▸ **SUPPLIED DATA**
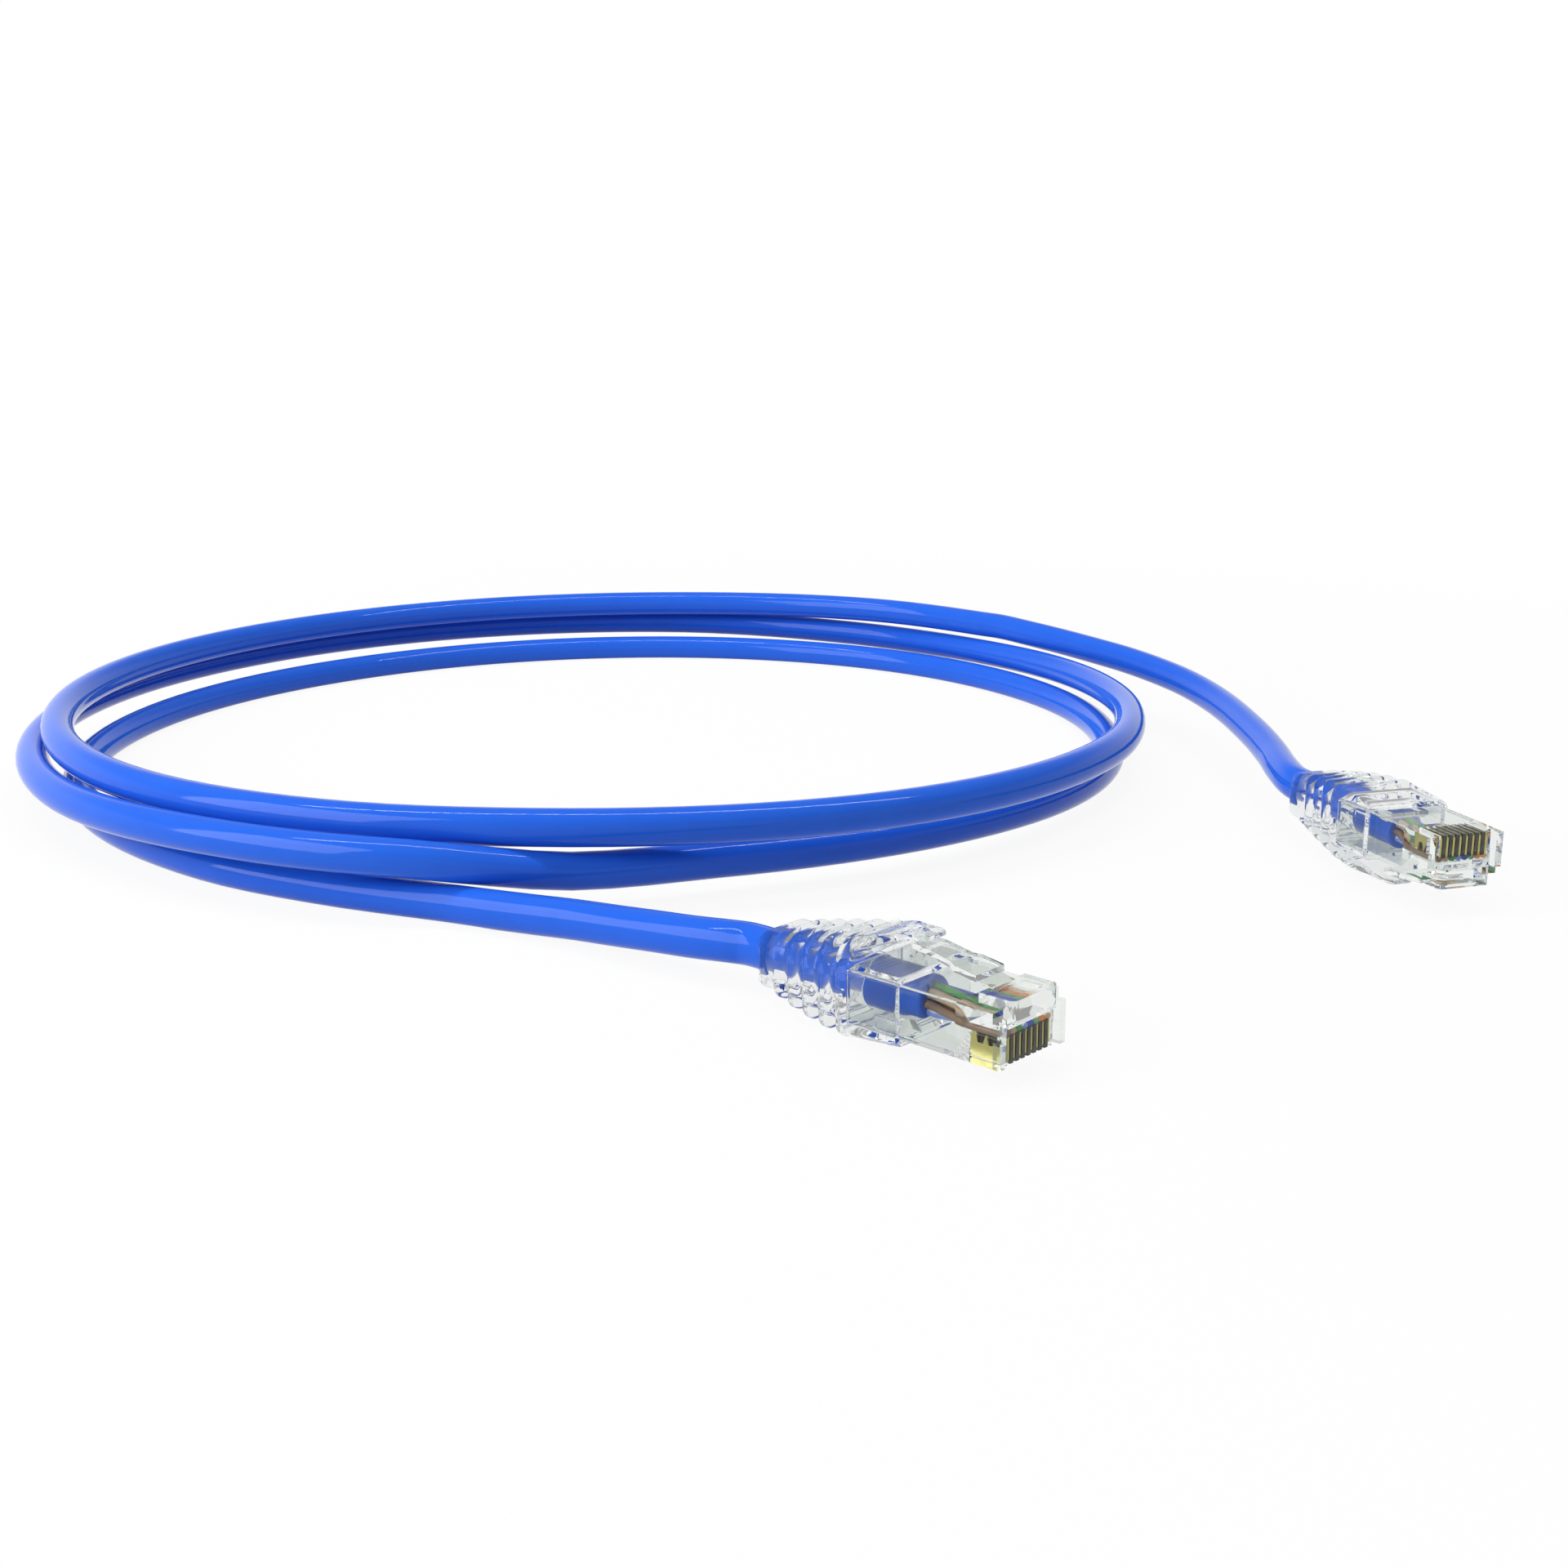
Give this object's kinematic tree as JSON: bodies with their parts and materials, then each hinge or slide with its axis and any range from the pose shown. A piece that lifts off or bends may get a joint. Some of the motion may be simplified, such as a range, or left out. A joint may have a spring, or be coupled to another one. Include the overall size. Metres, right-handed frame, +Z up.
...
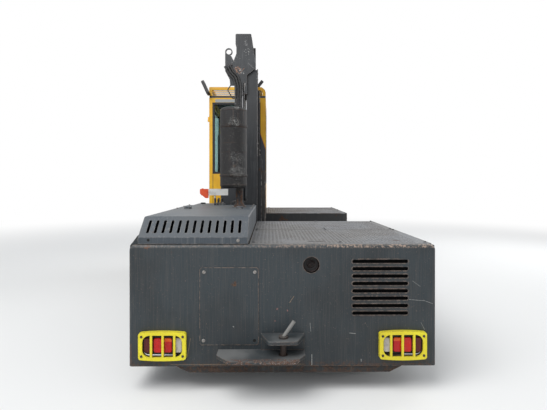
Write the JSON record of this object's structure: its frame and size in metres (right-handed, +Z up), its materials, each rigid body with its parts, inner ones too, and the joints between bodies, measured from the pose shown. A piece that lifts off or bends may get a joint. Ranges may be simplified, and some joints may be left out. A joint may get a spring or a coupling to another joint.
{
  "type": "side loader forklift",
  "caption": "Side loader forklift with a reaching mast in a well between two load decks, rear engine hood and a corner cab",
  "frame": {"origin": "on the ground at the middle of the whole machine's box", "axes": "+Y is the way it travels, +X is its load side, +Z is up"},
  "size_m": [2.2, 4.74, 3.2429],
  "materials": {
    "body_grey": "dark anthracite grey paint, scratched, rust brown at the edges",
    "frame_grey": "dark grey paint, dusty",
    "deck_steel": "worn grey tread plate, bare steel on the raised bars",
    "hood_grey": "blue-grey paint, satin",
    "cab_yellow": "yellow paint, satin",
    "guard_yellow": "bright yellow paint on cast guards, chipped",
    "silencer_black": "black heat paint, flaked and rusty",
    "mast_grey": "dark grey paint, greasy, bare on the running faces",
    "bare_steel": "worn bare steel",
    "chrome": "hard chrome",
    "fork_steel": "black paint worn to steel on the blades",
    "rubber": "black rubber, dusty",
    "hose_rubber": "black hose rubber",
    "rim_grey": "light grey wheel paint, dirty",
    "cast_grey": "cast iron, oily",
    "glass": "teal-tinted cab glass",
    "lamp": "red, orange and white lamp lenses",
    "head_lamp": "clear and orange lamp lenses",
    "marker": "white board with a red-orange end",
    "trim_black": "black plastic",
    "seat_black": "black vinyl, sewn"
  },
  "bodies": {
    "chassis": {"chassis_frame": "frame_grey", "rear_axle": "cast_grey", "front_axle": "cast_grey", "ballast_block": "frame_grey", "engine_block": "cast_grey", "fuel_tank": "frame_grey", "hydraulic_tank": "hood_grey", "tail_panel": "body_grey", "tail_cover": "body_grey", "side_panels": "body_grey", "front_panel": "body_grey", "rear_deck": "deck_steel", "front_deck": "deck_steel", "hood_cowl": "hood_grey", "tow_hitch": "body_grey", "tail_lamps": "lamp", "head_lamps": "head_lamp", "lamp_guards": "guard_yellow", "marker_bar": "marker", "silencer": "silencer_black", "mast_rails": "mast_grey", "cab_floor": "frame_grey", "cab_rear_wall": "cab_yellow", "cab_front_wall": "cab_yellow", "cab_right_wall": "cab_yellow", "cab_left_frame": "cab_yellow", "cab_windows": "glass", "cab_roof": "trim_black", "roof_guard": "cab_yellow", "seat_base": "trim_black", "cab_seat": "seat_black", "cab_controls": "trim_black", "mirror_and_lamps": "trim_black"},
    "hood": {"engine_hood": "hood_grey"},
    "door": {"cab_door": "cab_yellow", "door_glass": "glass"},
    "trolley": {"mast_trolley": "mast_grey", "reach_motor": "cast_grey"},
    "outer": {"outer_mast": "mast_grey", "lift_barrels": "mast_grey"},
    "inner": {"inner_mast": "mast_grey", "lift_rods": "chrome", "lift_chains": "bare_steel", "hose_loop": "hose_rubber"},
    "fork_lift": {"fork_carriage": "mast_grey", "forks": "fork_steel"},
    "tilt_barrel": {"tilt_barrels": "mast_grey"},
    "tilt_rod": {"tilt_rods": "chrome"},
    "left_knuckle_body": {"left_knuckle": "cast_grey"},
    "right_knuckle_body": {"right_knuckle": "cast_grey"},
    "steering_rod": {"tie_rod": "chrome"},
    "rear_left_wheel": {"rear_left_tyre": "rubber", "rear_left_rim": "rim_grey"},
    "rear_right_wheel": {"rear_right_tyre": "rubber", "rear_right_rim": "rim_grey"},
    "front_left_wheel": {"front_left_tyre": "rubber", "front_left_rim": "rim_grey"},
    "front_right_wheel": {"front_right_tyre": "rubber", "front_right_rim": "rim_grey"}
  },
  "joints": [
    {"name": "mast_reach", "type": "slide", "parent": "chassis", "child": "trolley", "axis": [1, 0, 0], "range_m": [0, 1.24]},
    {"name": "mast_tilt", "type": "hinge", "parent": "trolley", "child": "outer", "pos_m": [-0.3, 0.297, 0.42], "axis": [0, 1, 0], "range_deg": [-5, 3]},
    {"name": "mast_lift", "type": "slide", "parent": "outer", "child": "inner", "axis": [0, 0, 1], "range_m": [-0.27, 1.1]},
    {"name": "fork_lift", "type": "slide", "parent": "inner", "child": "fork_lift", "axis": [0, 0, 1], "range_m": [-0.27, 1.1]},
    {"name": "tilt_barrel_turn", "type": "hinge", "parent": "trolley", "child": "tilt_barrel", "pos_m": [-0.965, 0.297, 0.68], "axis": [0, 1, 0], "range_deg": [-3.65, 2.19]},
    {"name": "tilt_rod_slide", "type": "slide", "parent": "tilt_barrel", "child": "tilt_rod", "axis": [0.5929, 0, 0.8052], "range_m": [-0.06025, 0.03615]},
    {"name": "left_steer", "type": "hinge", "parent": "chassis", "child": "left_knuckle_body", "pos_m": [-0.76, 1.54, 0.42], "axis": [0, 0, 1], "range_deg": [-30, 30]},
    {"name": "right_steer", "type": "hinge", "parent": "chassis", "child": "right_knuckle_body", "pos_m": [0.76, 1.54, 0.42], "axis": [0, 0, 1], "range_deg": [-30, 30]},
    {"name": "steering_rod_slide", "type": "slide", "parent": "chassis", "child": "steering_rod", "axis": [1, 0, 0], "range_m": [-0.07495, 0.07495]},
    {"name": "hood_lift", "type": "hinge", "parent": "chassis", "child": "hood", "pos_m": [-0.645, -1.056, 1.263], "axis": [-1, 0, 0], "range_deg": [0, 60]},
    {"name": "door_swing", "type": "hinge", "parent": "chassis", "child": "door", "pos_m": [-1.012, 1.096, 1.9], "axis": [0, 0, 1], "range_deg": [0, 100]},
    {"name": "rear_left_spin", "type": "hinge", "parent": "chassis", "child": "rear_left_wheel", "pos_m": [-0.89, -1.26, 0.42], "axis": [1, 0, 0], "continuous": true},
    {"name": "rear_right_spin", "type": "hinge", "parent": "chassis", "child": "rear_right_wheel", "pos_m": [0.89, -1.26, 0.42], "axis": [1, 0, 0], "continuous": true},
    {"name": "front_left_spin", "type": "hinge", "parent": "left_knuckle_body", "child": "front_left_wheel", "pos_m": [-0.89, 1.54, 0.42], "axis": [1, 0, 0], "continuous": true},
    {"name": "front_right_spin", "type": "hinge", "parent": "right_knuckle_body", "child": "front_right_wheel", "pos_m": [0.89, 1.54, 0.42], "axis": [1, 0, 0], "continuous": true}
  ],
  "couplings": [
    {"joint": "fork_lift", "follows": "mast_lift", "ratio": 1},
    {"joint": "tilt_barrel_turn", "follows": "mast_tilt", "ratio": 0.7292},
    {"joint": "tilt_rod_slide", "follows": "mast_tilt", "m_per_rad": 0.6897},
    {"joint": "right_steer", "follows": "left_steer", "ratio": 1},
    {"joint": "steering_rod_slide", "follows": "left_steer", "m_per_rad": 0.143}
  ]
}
==
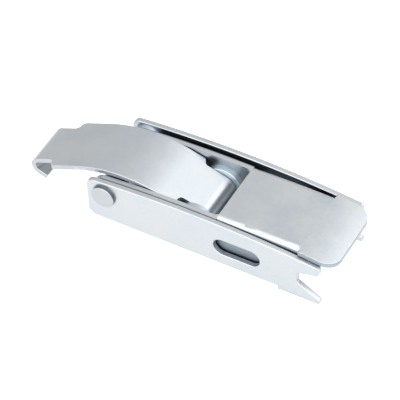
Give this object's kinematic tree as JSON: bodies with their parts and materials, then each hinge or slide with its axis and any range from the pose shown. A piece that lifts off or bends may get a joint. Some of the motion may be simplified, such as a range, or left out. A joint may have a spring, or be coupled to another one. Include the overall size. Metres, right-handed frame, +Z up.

▸ **STATED PROBLEM**
Count every line bearing the word "materials"; report the total only.

▸ **RESULT**
4